Hadis necis olan arz (yer) üzerine su dökmek suretiyle o mahallin temizleneceğine delalet etmektedir ki, cumhurun görüşü de bu merkezdedir.

 

Hanefilere göre, yeryüzü ve yeryüzünde sabit bulunan her hangi bir şey, pislenince kurumakla temizlenir. Hidaye'de "güneşte kurumakla" deniyorsa da, İbn Humam "güneş" kelimesinin kaydı ittifakı olduğunu, rüzgar veya güneşle kuruması arasında fark olmadığını söyler ki, mezhebin görüşü de bu şekildedir.

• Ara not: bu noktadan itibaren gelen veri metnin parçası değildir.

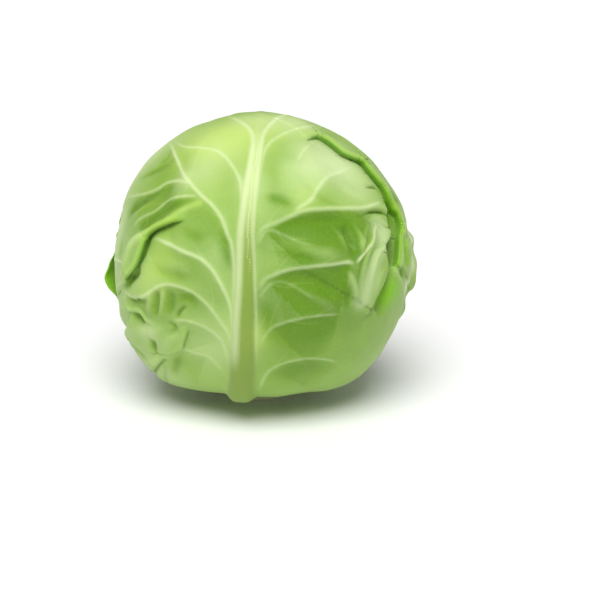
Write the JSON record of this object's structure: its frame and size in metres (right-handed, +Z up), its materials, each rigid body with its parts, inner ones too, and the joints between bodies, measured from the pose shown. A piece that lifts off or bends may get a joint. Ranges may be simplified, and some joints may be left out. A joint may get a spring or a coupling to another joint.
{
  "type": "cabbage head",
  "caption": "Round green cabbage head: ribbed outer leaves wrapped over a dense ball of packed leaves, standing on the cut end of its stalk.",
  "frame": {"origin": "middle of the stalk's flat cut end, on the surface that the head rests on", "axes": "+Z up along the stalk; -Y towards the side that the outermost front leaf's midrib runs up; +X to the right as seen from that side"},
  "size_m": [0.1897, 0.1809, 0.1745],
  "materials": {
    "green_leaf": "waxy, semi-matt, translucent",
    "pale_leaf": "waxy, semi-matt, translucent",
    "packed_leaves": "semi-matt",
    "stalk": "matt, moist cut face"
  },
  "bodies": {
    "root": {"stalk": "stalk", "heart": "packed_leaves", "under_leaf_left": "pale_leaf", "under_leaf_back": "pale_leaf", "under_leaf_right": "pale_leaf", "wrapper_leaf_right": "green_leaf", "wrapper_leaf_front": "green_leaf", "wrapper_leaf_left": "green_leaf"}
  },
  "joints": []
}
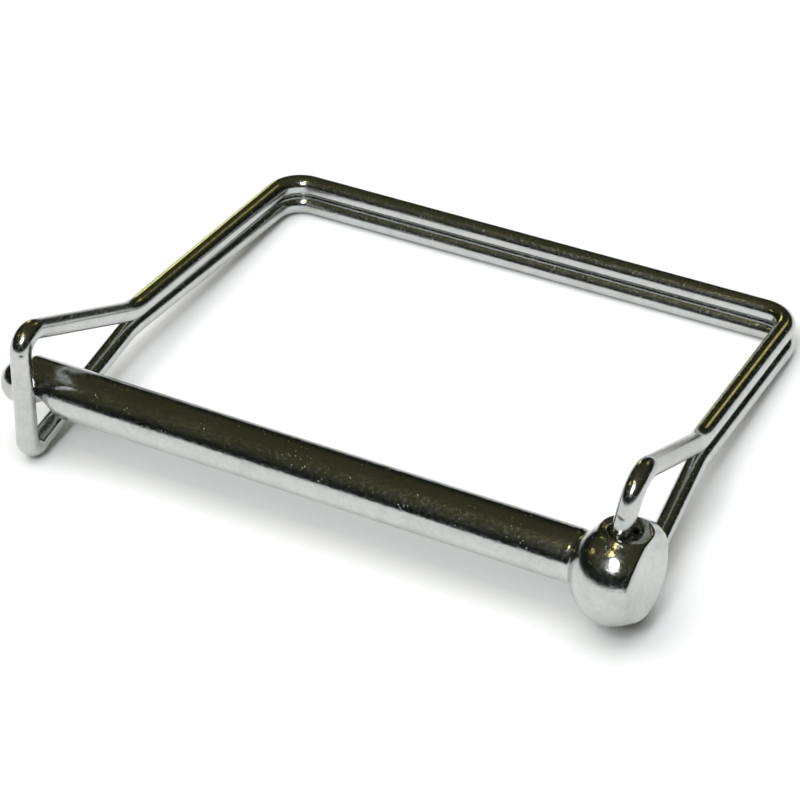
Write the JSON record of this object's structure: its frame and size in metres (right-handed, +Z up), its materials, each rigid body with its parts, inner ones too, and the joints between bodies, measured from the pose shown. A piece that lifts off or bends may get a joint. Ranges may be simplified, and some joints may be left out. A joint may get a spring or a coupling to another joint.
{
  "type": "hitch pin lock",
  "caption": "Steel ball-headed pin locked by a sprung square wire bail: the bail pivots in the head and its loop snaps over the notched tip.",
  "frame": {"origin": "on the table under the middle of the lock: the bottom centre of its bounding box", "axes": "X along the pin, +X towards the ball head; +Y from the pin towards the back of the bail; +Z up. The lock lies as it does on a table, on the wire bend under its head and the back of its bail, with the bottom of its loop just above it, so the bail slopes 5.9 degrees down towards +Y."},
  "size_m": [0.0838, 0.06, 0.0197],
  "materials": {
    "pin_plating": "bright zinc plate over turned steel, fine speckle and draw marks",
    "wire_plating": "bright zinc plate over drawn spring wire"
  },
  "bodies": {
    "bail": {"bail_upper_arm": "wire_plating", "bail_lower_arm": "wire_plating"},
    "pin": {"lock_pin": "pin_plating"},
    "loop": {"bail_loop": "wire_plating"}
  },
  "joints": [
    {"name": "pin_swing", "type": "hinge", "parent": "bail", "child": "pin", "pos_m": [0.03838, -0.02404, 0.00802], "axis": [0, 0.1028, 0.9947], "range_deg": [0, 180]},
    {"name": "loop_spring", "type": "hinge", "parent": "bail", "child": "loop", "pos_m": [-0.0436, 0.02819, 0.00263], "axis": [0, -0.1028, -0.9947], "range_deg": [0, 8], "stiffness_Nm_per_rad": 2}
  ]
}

Ancak pisliğin renk ve kokusundan eser kalmaması lazımdır.

 

Necaset bulaşan yer yüzü (mahal) süratle temizlenmek istenirse, o yeri alt-üst ederek necasetin kokusu hissedilmeyecek şekilde gömmek ya da üzerine toprak taşımak veya eseri kalmayıncaya kadar üzerine su dökmekle de temizlenebilir.

 

Meraki'l-Felah Haşiyesi Tahtavi'nin beyanına göre arz, üzerine su dökülerek temizlenecekse toprağın sert veya yumuşak oluşuna göre farklı ameliyeler uygulanır.

 

Yer gevşekse, temizlendiği kanaati hasıl oluncaya kadar su dökülür, adet önemli değildir. Yer engebeli ve sertse, necaset mahalinin alt kısmına bir çukur kazılır ve necasetin üstüne su dökülür. Çukurun içine dolan suyun üzerine toprak doldurulur. Yer sert ve düz ise, necaset üzerine üç defa su dökülür fakat her döküşte temiz bir bez ile kurutulur.

 

Yukarıda da işaret edildiği gibi diğer mezheplere göre necaset bulaşan yeryüzü, üzerine her hangi bir şekil ve tafsilata lüzum görülmeden su dökülerek temizlenir.

 

Hadisin sonunda seçil ve zenub kelimelerinin aynı manaya geldiği belirtilmiş ve ikisi arasında zikredilen ev (veya) ravinin rivayetteki şüphesine hamledilmiştir. Diğer bir ifadeye göre "seçil" dolu kova; "zenub" ise, biraz eksik (doluya yakın) olan manalarına gelir. Buna göre raviden bir şüphe varid olmamış her iki lafız da Resulullah'tan (s.a.v.) varit olmuş olur. O zaman "ev" kelimesi muhayyerliğe hamledilir. Tercüme buna göre yapılmıştır.